Oireachtas Joint and Select Committees

Thursday, 8 May 2014

Public Accounts Committee

2012 Annual Report of the Comptroller and Auditor General and Appropriation Accounts
Vote 7 - Office of the Minister for Finance
Chapter 1 - Exchequer Financial Outturn for 2012
Chapter 2 - Government Debt
Finance Accounts 2012

1:35 pm

Mr. John Moran:

It is important to remember that when a loan is impaired the bank then has to set aside provisions for what it thinks it will lose in that loan. What is important with respect to the Irish banks, and this is what I referred to earlier, is how we can break through the numbers to understand where the reality sits.
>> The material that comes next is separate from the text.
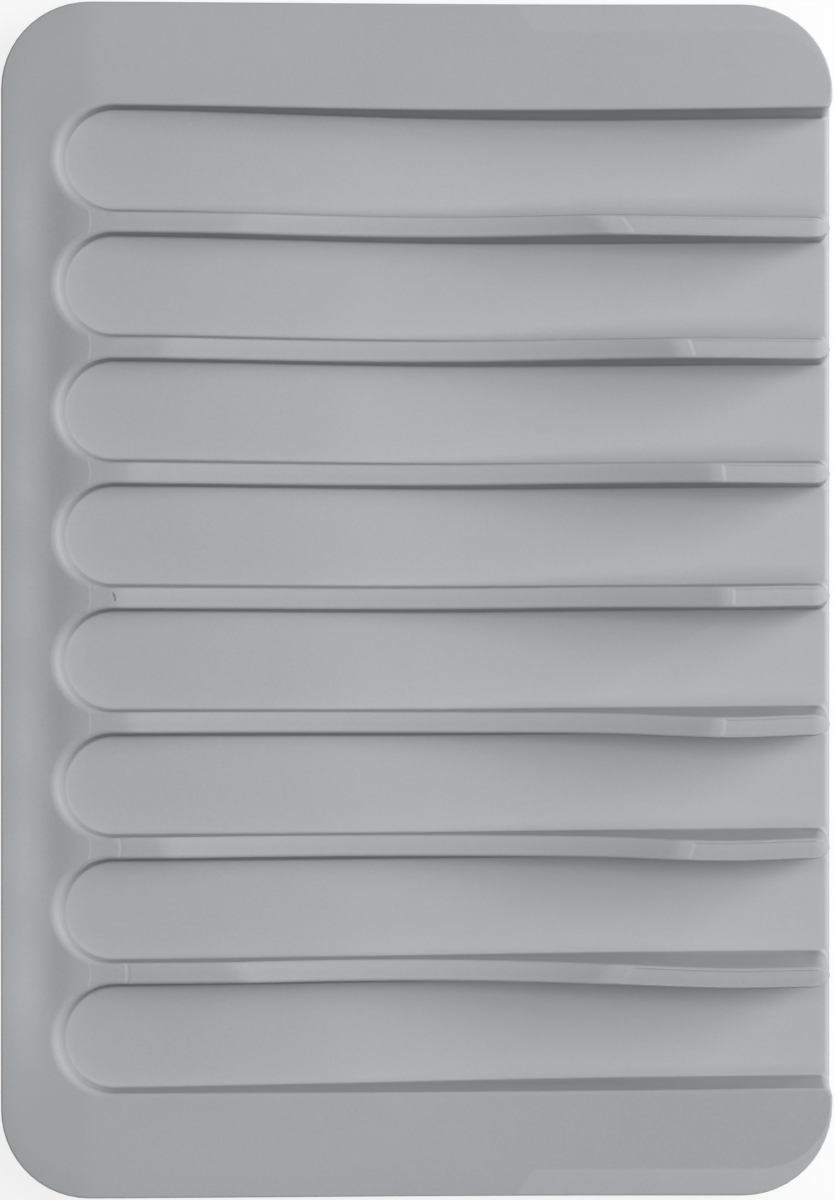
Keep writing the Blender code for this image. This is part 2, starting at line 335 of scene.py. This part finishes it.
# %% Skirt, front and underside
def skirt(foot, way):
    """The outer wall at each foot: top rounding, leaning wall in two runs, foot rounding."""
    border, z = top_edge(foot, way)
    turned = walk_out(foot, way, draft(z), z)
    below = walk_out(foot, way, draft(z - TOP_EDGE), z - TOP_EDGE)
    sill_z = 0 * z + LIP_TOP + COVE
    low_z = 0 * z + FOOT_EDGE
    sill, low = walk_out(foot, way, draft(sill_z), sill_z), walk_out(foot, way, draft(low_z), low_z)
    return np.concatenate([
        rounded(border, turned, below)[:, :-1],
        ruled(below, sill, WALL_STEPS)[:, :-1],
        ruled(sill, low, WALL_STEPS)[:, :-1],
        foot_round(low, way),
    ], axis=1)


def foot_round(low, way):
    """The rounding from the outer wall onto the table."""
    inward = np.concatenate([way, np.zeros((len(way), 1))], axis=1) * FOOT_EDGE
    down = np.array([0, 0, FOOT_EDGE])
    return rounded(low, low - down, low - down - inward)


feet, ways = [], []
for half in halves:
    if half["rail"]:
        foot, way = rim_edge(half)
    else:
        y = half["middle"] + half["side"] * half["edge"] * np.linspace(0, 1, BACK_STEPS + 1)
        foot, way = np.stack([0 * y - CORNER_X, y], axis=1), np.stack([0 * y - 1, 0 * y], axis=1)
    order = slice(None, None, half["side"])
    feet.append(foot[order])
    ways.append(way[order])
band = skirt(np.concatenate(feet), np.concatenate(ways))

WALL_COLUMNS = slice(LAND_STEPS, LAND_STEPS + ROUND_STEPS + WALL_STEPS + 1)
COVE_COLUMNS = slice(LAND_STEPS + ROUND_STEPS + WALL_STEPS, None)
rail_ends = []
for edge_row, rail_sheet in ((band[0], sheets[0]), (band[-1], sheets[-1])):
    outside = edge_row[: ROUND_STEPS + WALL_STEPS + 1]
    rail_ends.append(ruled(rail_sheet[-1, WALL_COLUMNS], outside, LAND_STEPS, 2)[:, ::-1])
sill = [rail_ends[0][-1, :]]
for half, part in zip(halves, sheets):
    sill.append(part[-1, COVE_COLUMNS][:: -half["side"]])
sill.append(rail_ends[1][-1, ::-1])
sill = np.concatenate(sill)
low = np.stack([0 * sill[:, 0] + 40 + draft(FOOT_EDGE), sill[:, 1], 0 * sill[:, 2] + FOOT_EDGE], axis=1)
forward = np.tile([1.0, 0.0], (len(low), 1))
front = np.concatenate([ruled(sill, low, WALL_STEPS)[:, :-1], foot_round(low, forward)], axis=1)

loop = np.concatenate([band[:, -1], front[::-1, -1], band[:1, -1]])
rings = np.array([1, 0.93, 0.75, 0.5, 0.25, 0])[None, :, None]
underside = loop[:, None] * np.where([True, True, False], rings, 1)
print("outer band", band.shape[:2], "front", front.shape[:2], "underside", underside.shape[:2])

# %% [markdown]
# ## The give of soft rubber
# The ribs of the real dish are not ruler-straight: each one sways sideways by a fraction of a millimetre,
# and leans a little. One smooth field of sideways shifts bends the whole skin at once. It is a curve along
# each rib, blended between ribs, with one set for the tops and one for the feet, so that nothing tears.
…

The asset quality review that was conducted by the Central Bank before Christmas, which is being repeated by it, involved bringing in external parties to assess the loans and the loan books and look at samples of those to decide whether the level of provisions the banks were holding against those was adequate for the risks. I cannot say exactly where it is because there is an element of judgment involved but what we see from the numbers is that with this third party validation, both of the auditors and the Central Bank, we do not have a one-for-one parallel between impairment and the provisions, which suggests that the banks are correct in the view that not all impaired loans will lead to 100% losses, but there is a percentage in that regard.